◆ Given exercise ◆
Copy out all of the data below with no alterations.

--- Start of Given material ---

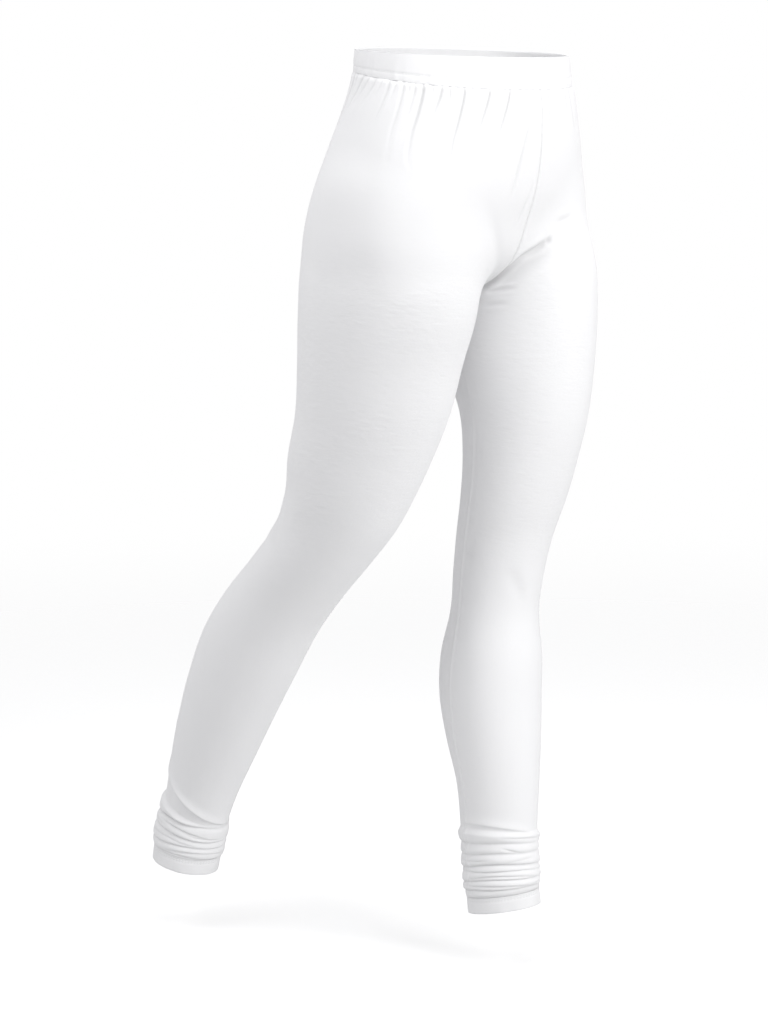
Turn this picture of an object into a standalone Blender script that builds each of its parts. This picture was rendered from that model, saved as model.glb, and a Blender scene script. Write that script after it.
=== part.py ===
"""Churidar leggings in their worn, walking form, with nobody in them.

Metres, +Z up, the front faces -Y and the garment's own left is +X. The origin is the middle of the
waistband.

The cloth follows a smooth body form: a hip form and two leg forms, each a table of level sections, joined
with rounded hollows. Each leg is one panel. Its rings run from the centre front round the outside to the
centre back as far down as the crotch, and close on themselves at the inseam below it. A panel is a wall: an
outer and an inner skin on the same rings, with the gathers and the folds pushed out along the form's own
direction.
"""

import math

import bpy
import numpy as np

# ---- Driving sizes -------------------------------------------------------------------------------

SEAM_GAP = 0.0003           # clearance between two pieces that are sewn together
CLOTH = 0.0013              # wall of the knit panels
BUNCHED_CLOTH = 0.0018      # wall where the cloth is crowded into ankle folds
BAND_WALL = 0.0026          # two layers of knit with the elastic between them
HEM_WALL = 0.0020           # turned and stitched ankle hem

WAIST_DEPTH = 0.196         # front to back of the waist
BAND_TOP_FRONT = 0.0155     # heights of the waistband's edges at its front and back
BAND_TOP_BACK = 0.0270
BAND_FOOT_FRONT = -0.0170
BAND_FOOT_BACK = 0.0060
BAND_PUFF = 0.0012          # how far the casing stands out over the elastic
BAND_EDGE_PUFF = 0.15       # share of half a wave that the puff's section leaves off at each edge
BAND_PUCKER = 0.0004        # waves along the casing's foot

HEM_HEIGHT = 0.018
HEM_PROUD = 0.0004          # how far the hem stands out from the last fold's valley
HEM_TURN_LENGTH = 0.090     # length of leg over which the hem's upward turn fades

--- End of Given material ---

◆ Exercise result ◆
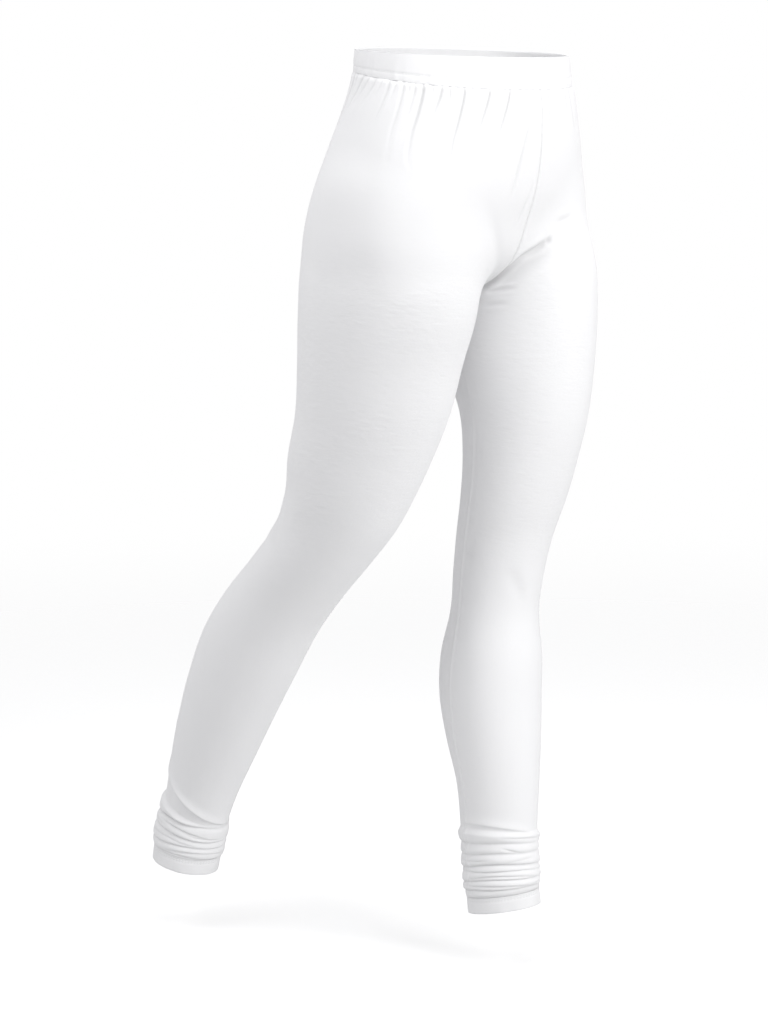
Turn this picture of an object into a standalone Blender script that builds each of its parts. This picture was rendered from that model, saved as model.glb, and a Blender scene script. Write that script after it.
=== part.py ===
"""Churidar leggings in their worn, walking form, with nobody in them.

Metres, +Z up, the front faces -Y and the garment's own left is +X. The origin is the middle of the
waistband.

The cloth follows a smooth body form: a hip form and two leg forms, each a table of level sections, joined
with rounded hollows. Each leg is one panel. Its rings run from the centre front round the outside to the
centre back as far down as the crotch, and close on themselves at the inseam below it. A panel is a wall: an
outer and an inner skin on the same rings, with the gathers and the folds pushed out along the form's own
direction.
"""

import math

import bpy
import numpy as np

# ---- Driving sizes -------------------------------------------------------------------------------

SEAM_GAP = 0.0003           # clearance between two pieces that are sewn together
CLOTH = 0.0013              # wall of the knit panels
BUNCHED_CLOTH = 0.0018      # wall where the cloth is crowded into ankle folds
BAND_WALL = 0.0026          # two layers of knit with the elastic between them
HEM_WALL = 0.0020           # turned and stitched ankle hem

WAIST_DEPTH = 0.196         # front to back of the waist
BAND_TOP_FRONT = 0.0155     # heights of the waistband's edges at its front and back
BAND_TOP_BACK = 0.0270
BAND_FOOT_FRONT = -0.0170
BAND_FOOT_BACK = 0.0060
BAND_PUFF = 0.0012          # how far the casing stands out over the elastic
BAND_EDGE_PUFF = 0.15       # share of half a wave that the puff's section leaves off at each edge
BAND_PUCKER = 0.0004        # waves along the casing's foot

HEM_HEIGHT = 0.018
HEM_PROUD = 0.0004          # how far the hem stands out from the last fold's valley
HEM_TURN_LENGTH = 0.090     # length of leg over which the hem's upward turn fades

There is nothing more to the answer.